Bright Eyes Sunglasses
- Type: Private
- Industry: Retail
- Founded: 1985
- Founders: Robert Johnstone Antonina (Ann) Johnstone
- Headquarters: Cairns, Queensland, Australia
- Products: Eyewear and sunglasses
- Owners: Ralph Edwards Geoff Harbert
- Website: www.brighteyes.com.au

= Bright Eyes Sunglasses =

Bright Eyes Sunglasses is a company that was established in Cairns, Queensland, Australia, by Robert and Antonina (Ann) Johnstone, in 1985. By 1995, the chain included 115 stores. In 1997, the franchise was sold to Ian Thomas, a Cairns property developer. Ian Thomas reduced the stores from 112 to 85, removing the unprofitable stores strengthening the brand and growing the gross profit of the group by 50%.

In 2000, Bright Eyes was sold to a consortium of three businessmen: Geoff Harbert, Graham Bradshaw, and Ralph Edwards. By 2003, there were 10 franchise stores and 19 company-owned stores. The full chain's 2003 turnover reached A$6.7 million. Harbert stated in 2004 that some stores were expanding their product lines, in order to remain profitable.

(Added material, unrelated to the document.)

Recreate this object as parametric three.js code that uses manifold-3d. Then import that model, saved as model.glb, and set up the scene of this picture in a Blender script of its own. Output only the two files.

The company having grown to 155 stores, 1/3 of which company run, eventually came under the control of Oakley, Inc., which was itself purchased by Luxottica in 2007, transferring ownership of the chain to Luxottica. The takeover resulted in Luxottica becoming "by far the biggest eyewear chain in Australia."

By 2008, Luxottica reduced the business to 47 stores and sold the business back to business partners Ralph Edwards and Geoff Harbert.